Educational tool for children with visual impairments to learn how to code launched in UK
A new educational toy to help young students with vision impairment learn how to code has been launched on the UK market by the Royal National Institute of Blind People (RNIB). Code Jumper was designed by Microsoft and developed by American Printing House (APH) as a tactile teaching aid that is inclusive of all children across the vision spectrum, and which will be sold internationally.
Code Jumper is formed of a series of pods, each of which contains a single line of code that represents a set of commands. They can be joined together in different sequences to create a programme. Children not only learn basic programming concepts, such as sequence, iteration, selection, and variables, but will also be encouraged to think computationally, such as solving the same challenge in multiple ways. Any teacher can facilitate Code Jumper lessons, even without prior computer science experience.

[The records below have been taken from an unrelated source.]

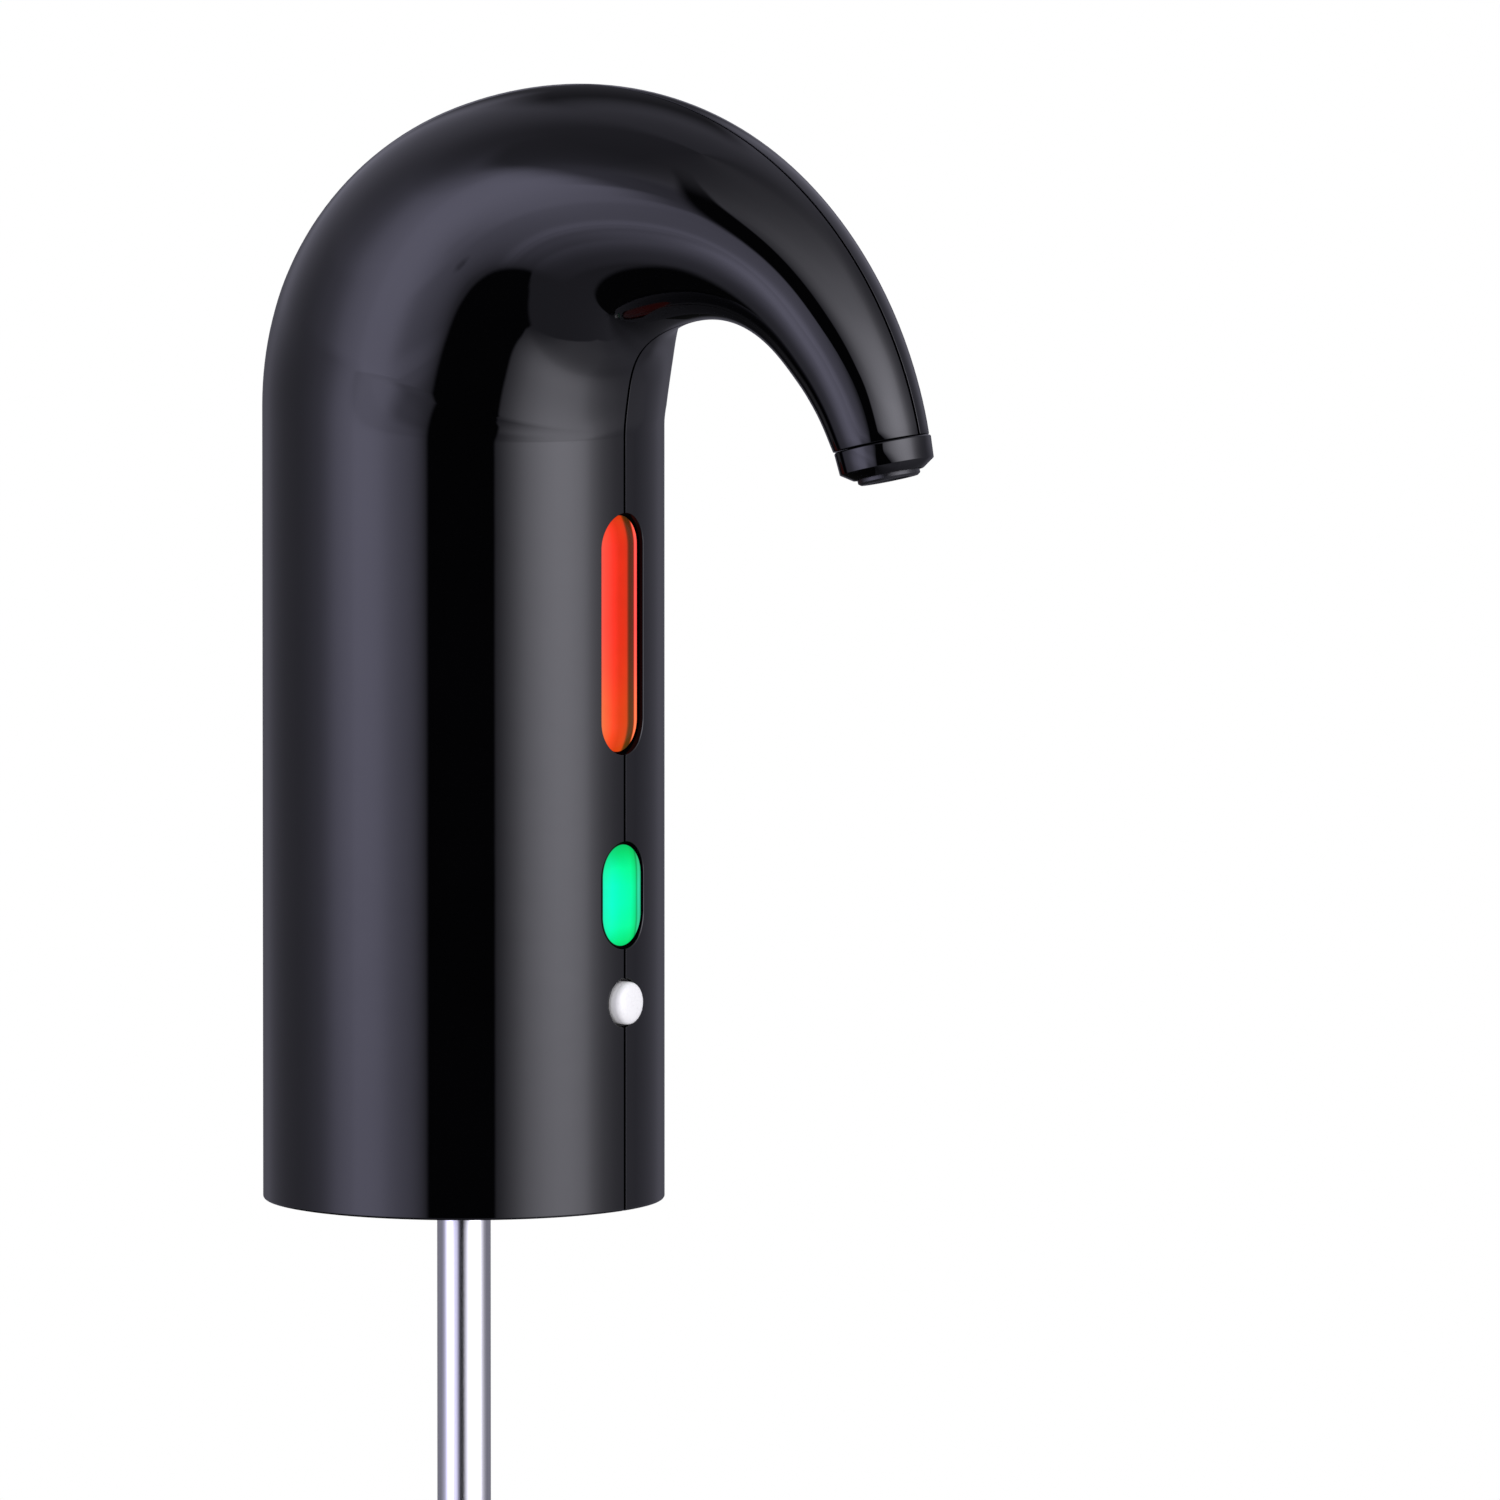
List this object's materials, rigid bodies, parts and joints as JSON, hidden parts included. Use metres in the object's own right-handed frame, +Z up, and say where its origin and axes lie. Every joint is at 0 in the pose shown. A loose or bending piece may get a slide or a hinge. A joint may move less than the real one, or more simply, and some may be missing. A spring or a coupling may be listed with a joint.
{
  "type": "electric wine decanter",
  "caption": "Battery pump that stands on a bottle's neck and pours through a bent spout, with a telescopic suction tube and sprung controls along its front seam.",
  "frame": {"origin": "centre of the housing's lower rim, where the bottle's neck enters the socket", "axes": "+Z up along the bottle's neck, +X the way the spout points, the two housing halves meet on Y = 0"},
  "size_m": [0.1152, 0.06, 0.261],
  "materials": {
    "gloss_black": "high gloss piano black",
    "matte_black": "fine moulded texture",
    "red_lens": "clear gloss, lit from behind",
    "green_lens": "clear gloss, lit from behind",
    "white_cap": "satin",
    "silicone": "soft matte",
    "steel": "fine brushed",
    "natural_plastic": "moulded natural",
    "brass": "machined",
    "ferrite": "sintered, dull",
    "copper": "enamelled winding",
    "cell_wrap": "shrink film over metal",
    "board_green": "solder mask",
    "led_resin": "clear resin"
  },
  "bodies": {
    "housing": {"housing_left": "gloss_black", "housing_right": "gloss_black", "base_cover": "matte_black", "base_screw_1": "steel", "base_screw_2": "steel", "base_screw_3": "steel", "base_screw_4": "steel", "seat_gasket": "silicone", "bottle_stopper": "silicone", "inlet_manifold": "natural_plastic", "inlet_seal": "silicone", "tube_upper": "steel", "pump_cover": "natural_plastic", "pump_body": "natural_plastic", "shaft_seal": "silicone", "idler_pin": "steel", "pump_screw_1": "steel", "pump_screw_2": "steel", "motor_mount": "matte_black", "motor_can": "steel", "motor_endcap": "matte_black", "motor_magnet_front": "ferrite", "motor_magnet_back": "ferrite", "motor_screw_1": "steel", "motor_screw_2": "steel", "outlet_elbow": "natural_plastic", "outlet_hose": "silicone", "hose_clip_pump": "steel", "hose_clip_nozzle": "steel", "spout_ring": "gloss_black", "nozzle": "matte_black", "nozzle_seal": "silicone", "battery_cell": "cell_wrap", "battery_holder": "matte_black", "battery_contact_negative": "steel", "battery_contact_positive": "steel", "control_board": "board_green", "board_screw_1": "steel", "board_screw_2": "steel", "pour_switch": "matte_black", "aerate_switch": "matte_black", "power_switch": "matte_black", "pour_led_upper": "led_resin", "pour_led_lower": "led_resin", "aerate_led": "led_resin", "charge_port": "steel", "charge_board": "board_green"},
    "pour_key": {"pour_key": "red_lens", "pour_plunger": "matte_black"},
    "aerate_key": {"aerate_key": "green_lens", "aerate_plunger": "matte_black"},
    "power_button": {"power_button": "white_cap", "power_plunger": "matte_black"},
    "pump_rotor": {"motor_rotor": "copper", "shaft_coupling": "brass", "drive_gear": "steel"},
    "pump_idler": {"idler_gear": "steel"},
    "tube_middle": {"tube_middle": "steel"},
    "tube_lower": {"tube_lower": "steel", "tube_foot": "matte_black"}
  },
  "joints": [
    {"name": "pour_key_press", "type": "slide", "parent": "housing", "child": "pour_key", "axis": [-1, 0, 0], "range_m": [0, 0.0006], "stiffness_N_per_m": 400},
    {"name": "aerate_key_press", "type": "slide", "parent": "housing", "child": "aerate_key", "axis": [-1, 0, 0], "range_m": [0, 0.0006], "stiffness_N_per_m": 400},
    {"name": "power_button_press", "type": "slide", "parent": "housing", "child": "power_button", "axis": [-1, 0, 0], "range_m": [0, 0.0006], "stiffness_N_per_m": 400},
    {"name": "pump_spin", "type": "hinge", "parent": "housing", "child": "pump_rotor", "pos_m": [0.004, -0.0032, 0.06], "axis": [0, 0, 1], "continuous": true},
    {"name": "idler_spin", "type": "hinge", "parent": "housing", "child": "pump_idler", "pos_m": [-0.004, -0.0032, 0.033], "axis": [0, 0, 1], "continuous": true},
    {"name": "tube_middle_slide", "type": "slide", "parent": "housing", "child": "tube_middle", "axis": [0, 0, -1], "range_m": [0, 0.083]},
    {"name": "tube_lower_slide", "type": "slide", "parent": "tube_middle", "child": "tube_lower", "axis": [0, 0, -1], "range_m": [0, 0.081]}
  ],
  "couplings": [
    {"joint": "idler_spin", "follows": "pump_spin", "ratio": -1}
  ]
}
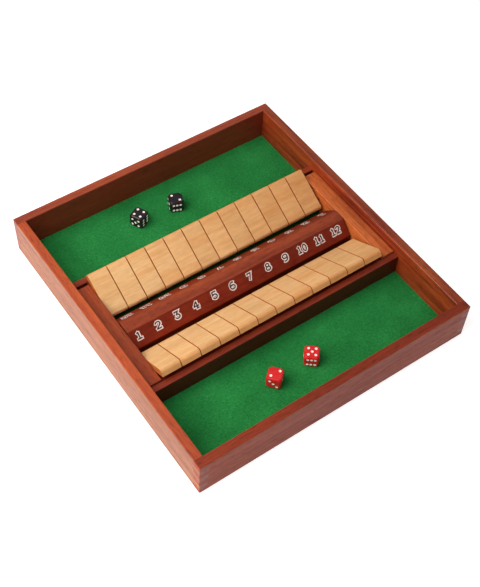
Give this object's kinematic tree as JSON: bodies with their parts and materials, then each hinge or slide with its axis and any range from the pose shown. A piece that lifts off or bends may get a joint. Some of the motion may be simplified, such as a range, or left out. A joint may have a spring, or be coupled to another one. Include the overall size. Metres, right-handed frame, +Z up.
{
  "type": "shut the box game",
  "caption": "Two-sided shut the box game: finger-jointed wooden case with felt trays, a sloped number bar between two rows of hinged tiles, and loose dice.",
  "frame": {"origin": "centre of the case's underside, at the level that it stands on", "axes": "+X along the front wall to the right as seen by the front player, +Y from the front wall to the rear wall, +Z up"},
  "size_m": [0.33, 0.356, 0.047],
  "materials": {
    "mahogany": "satin varnish over red-brown mahogany",
    "dark_mahogany": "satin varnish over darker mahogany",
    "plywood": "sanded, unvarnished",
    "tile_wood": "satin varnish over light tan wood",
    "felt": "matte woollen felt",
    "rod_steel": "drawn steel rod",
    "red_die": "polished, with white pips",
    "black_die": "polished, with white pips"
  },
  "bodies": {
    "case": {"front_wall": "mahogany", "rear_wall": "mahogany", "left_wall": "mahogany", "right_wall": "mahogany", "base_panel": "plywood", "felt_lining": "felt", "front_divider": "mahogany", "rear_divider": "mahogany", "front_tile_rest": "dark_mahogany", "rear_tile_rest": "dark_mahogany", "left_cheek": "mahogany", "right_cheek": "mahogany", "number_bar": "dark_mahogany", "front_rod": "rod_steel", "rear_rod": "rod_steel"},
    "front_tile_01": {"front_tile_01": "tile_wood"},
    "front_tile_02": {"front_tile_02": "tile_wood"},
    "front_tile_03": {"front_tile_03": "tile_wood"},
    "front_tile_04": {"front_tile_04": "tile_wood"},
    "front_tile_05": {"front_tile_05": "tile_wood"},
    "front_tile_06": {"front_tile_06": "tile_wood"},
    "front_tile_07": {"front_tile_07": "tile_wood"},
    "front_tile_08": {"front_tile_08": "tile_wood"},
    "front_tile_09": {"front_tile_09": "tile_wood"},
    "front_tile_10": {"front_tile_10": "tile_wood"},
    "front_tile_11": {"front_tile_11": "tile_wood"},
    "front_tile_12": {"front_tile_12": "tile_wood"},
    "rear_tile_01": {"rear_tile_01": "tile_wood"},
    "rear_tile_02": {"rear_tile_02": "tile_wood"},
    "rear_tile_03": {"rear_tile_03": "tile_wood"},
    "rear_tile_04": {"rear_tile_04": "tile_wood"},
    "rear_tile_05": {"rear_tile_05": "tile_wood"},
    "rear_tile_06": {"rear_tile_06": "tile_wood"},
    "rear_tile_07": {"rear_tile_07": "tile_wood"},
    "rear_tile_08": {"rear_tile_08": "tile_wood"},
    "rear_tile_09": {"rear_tile_09": "tile_wood"},
    "rear_tile_10": {"rear_tile_10": "tile_wood"},
    "rear_tile_11": {"rear_tile_11": "tile_wood"},
    "rear_tile_12": {"rear_tile_12": "tile_wood"},
    "red_die_1": {"red_die_1": "red_die"},
    "red_die_2": {"red_die_2": "red_die"},
    "black_die_1": {"black_die_1": "black_die"},
    "black_die_2": {"black_die_2": "black_die"}
  },
  "joints": [
    {"name": "front_tile_01_hinge", "type": "hinge", "parent": "case", "child": "front_tile_01", "pos_m": [-0.1268, -0.0374, 0.0249], "axis": [-1, 0, 0], "range_deg": [0, 122.2]},
    {"name": "front_tile_02_hinge", "type": "hinge", "parent": "case", "child": "front_tile_02", "pos_m": [-0.104, -0.0374, 0.0249], "axis": [-1, 0, 0], "range_deg": [0, 122.2]},
    {"name": "front_tile_03_hinge", "type": "hinge", "parent": "case", "child": "front_tile_03", "pos_m": [-0.0812, -0.0374, 0.0249], "axis": [-1, 0, 0], "range_deg": [0, 122.2]},
    {"name": "front_tile_04_hinge", "type": "hinge", "parent": "case", "child": "front_tile_04", "pos_m": [-0.0584, -0.0374, 0.0249], "axis": [-1, 0, 0], "range_deg": [0, 122.2]},
    {"name": "front_tile_05_hinge", "type": "hinge", "parent": "case", "child": "front_tile_05", "pos_m": [-0.0356, -0.0374, 0.0249], "axis": [-1, 0, 0], "range_deg": [0, 122.2]},
    {"name": "front_tile_06_hinge", "type": "hinge", "parent": "case", "child": "front_tile_06", "pos_m": [-0.0128, -0.0374, 0.0249], "axis": [-1, 0, 0], "range_deg": [0, 122.2]},
    {"name": "front_tile_07_hinge", "type": "hinge", "parent": "case", "child": "front_tile_07", "pos_m": [0.01, -0.0374, 0.0249], "axis": [-1, 0, 0], "range_deg": [0, 122.2]},
    {"name": "front_tile_08_hinge", "type": "hinge", "parent": "case", "child": "front_tile_08", "pos_m": [0.0328, -0.0374, 0.0249], "axis": [-1, 0, 0], "range_deg": [0, 122.2]},
    {"name": "front_tile_09_hinge", "type": "hinge", "parent": "case", "child": "front_tile_09", "pos_m": [0.0556, -0.0374, 0.0249], "axis": [-1, 0, 0], "range_deg": [0, 122.2]},
    {"name": "front_tile_10_hinge", "type": "hinge", "parent": "case", "child": "front_tile_10", "pos_m": [0.0784, -0.0374, 0.0249], "axis": [-1, 0, 0], "range_deg": [0, 122.2]},
    {"name": "front_tile_11_hinge", "type": "hinge", "parent": "case", "child": "front_tile_11", "pos_m": [0.1012, -0.0374, 0.0249], "axis": [-1, 0, 0], "range_deg": [0, 122.2]},
    {"name": "front_tile_12_hinge", "type": "hinge", "parent": "case", "child": "front_tile_12", "pos_m": [0.124, -0.0374, 0.0249], "axis": [-1, 0, 0], "range_deg": [0, 122.2]},
    {"name": "rear_tile_01_hinge", "type": "hinge", "parent": "case", "child": "rear_tile_01", "pos_m": [0.124, 0.0374, 0.0249], "axis": [1, 0, 0], "range_deg": [0, 122.2]},
    {"name": "rear_tile_02_hinge", "type": "hinge", "parent": "case", "child": "rear_tile_02", "pos_m": [0.1012, 0.0374, 0.0249], "axis": [1, 0, 0], "range_deg": [0, 122.2]},
    {"name": "rear_tile_03_hinge", "type": "hinge", "parent": "case", "child": "rear_tile_03", "pos_m": [0.0784, 0.0374, 0.0249], "axis": [1, 0, 0], "range_deg": [0, 122.2]},
    {"name": "rear_tile_04_hinge", "type": "hinge", "parent": "case", "child": "rear_tile_04", "pos_m": [0.0556, 0.0374, 0.0249], "axis": [1, 0, 0], "range_deg": [0, 122.2]},
    {"name": "rear_tile_05_hinge", "type": "hinge", "parent": "case", "child": "rear_tile_05", "pos_m": [0.0328, 0.0374, 0.0249], "axis": [1, 0, 0], "range_deg": [0, 122.2]},
    {"name": "rear_tile_06_hinge", "type": "hinge", "parent": "case", "child": "rear_tile_06", "pos_m": [0.01, 0.0374, 0.0249], "axis": [1, 0, 0], "range_deg": [0, 122.2]},
    {"name": "rear_tile_07_hinge", "type": "hinge", "parent": "case", "child": "rear_tile_07", "pos_m": [-0.0128, 0.0374, 0.0249], "axis": [1, 0, 0], "range_deg": [0, 122.2]},
    {"name": "rear_tile_08_hinge", "type": "hinge", "parent": "case", "child": "rear_tile_08", "pos_m": [-0.0356, 0.0374, 0.0249], "axis": [1, 0, 0], "range_deg": [0, 122.2]},
    {"name": "rear_tile_09_hinge", "type": "hinge", "parent": "case", "child": "rear_tile_09", "pos_m": [-0.0584, 0.0374, 0.0249], "axis": [1, 0, 0], "range_deg": [0, 122.2]},
    {"name": "rear_tile_10_hinge", "type": "hinge", "parent": "case", "child": "rear_tile_10", "pos_m": [-0.0812, 0.0374, 0.0249], "axis": [1, 0, 0], "range_deg": [0, 122.2]},
    {"name": "rear_tile_11_hinge", "type": "hinge", "parent": "case", "child": "rear_tile_11", "pos_m": [-0.104, 0.0374, 0.0249], "axis": [1, 0, 0], "range_deg": [0, 122.2]},
    {"name": "rear_tile_12_hinge", "type": "hinge", "parent": "case", "child": "rear_tile_12", "pos_m": [-0.1268, 0.0374, 0.0249], "axis": [1, 0, 0], "range_deg": [0, 122.2]},
    {"name": "red_die_1_lift", "type": "slide", "parent": "case", "child": "red_die_1", "axis": [0, 0, 1], "range_m": [0, 0.06]},
    {"name": "red_die_2_lift", "type": "slide", "parent": "case", "child": "red_die_2", "axis": [0, 0, 1], "range_m": [0, 0.06]},
    {"name": "black_die_1_lift", "type": "slide", "parent": "case", "child": "black_die_1", "axis": [0, 0, 1], "range_m": [0, 0.06]},
    {"name": "black_die_2_lift", "type": "slide", "parent": "case", "child": "black_die_2", "axis": [0, 0, 1], "range_m": [0, 0.06]}
  ]
}
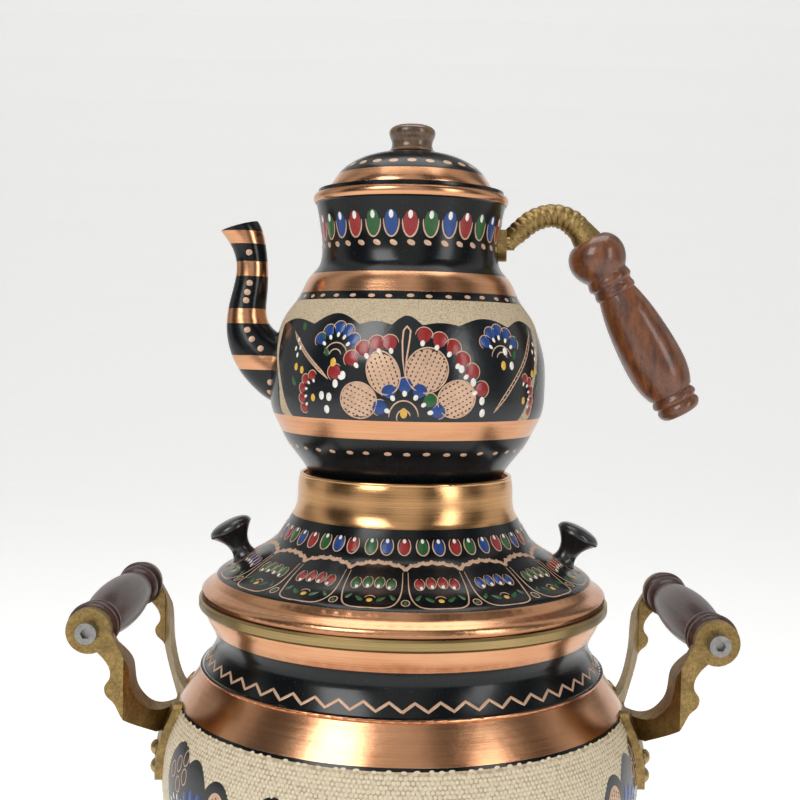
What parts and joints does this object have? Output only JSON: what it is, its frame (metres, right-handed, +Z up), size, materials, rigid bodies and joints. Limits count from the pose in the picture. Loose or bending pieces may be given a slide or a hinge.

RNIB Director of Services, David Clarke said: “Code Jumper is a real game-changer in the accessible education field. With the advent of the digital age, many teaching aids for virtual skills – such as coding and web design – are based in a virtual space, so these subjects can be intangible and inaccessible to those who can’t see and feel it. Code Jumper is different. It makes virtual ideas tangible in a form that children can physically touch and move around.
“By helping children with a vision impairment learn how to code, this product is opening up coding and computer programming as a viable career path to thousands of young people who might otherwise not have considered it. RNIB is delighted to be a part of bringing Code Jumper to the UK and breaking down barriers to learning for children across the nation.”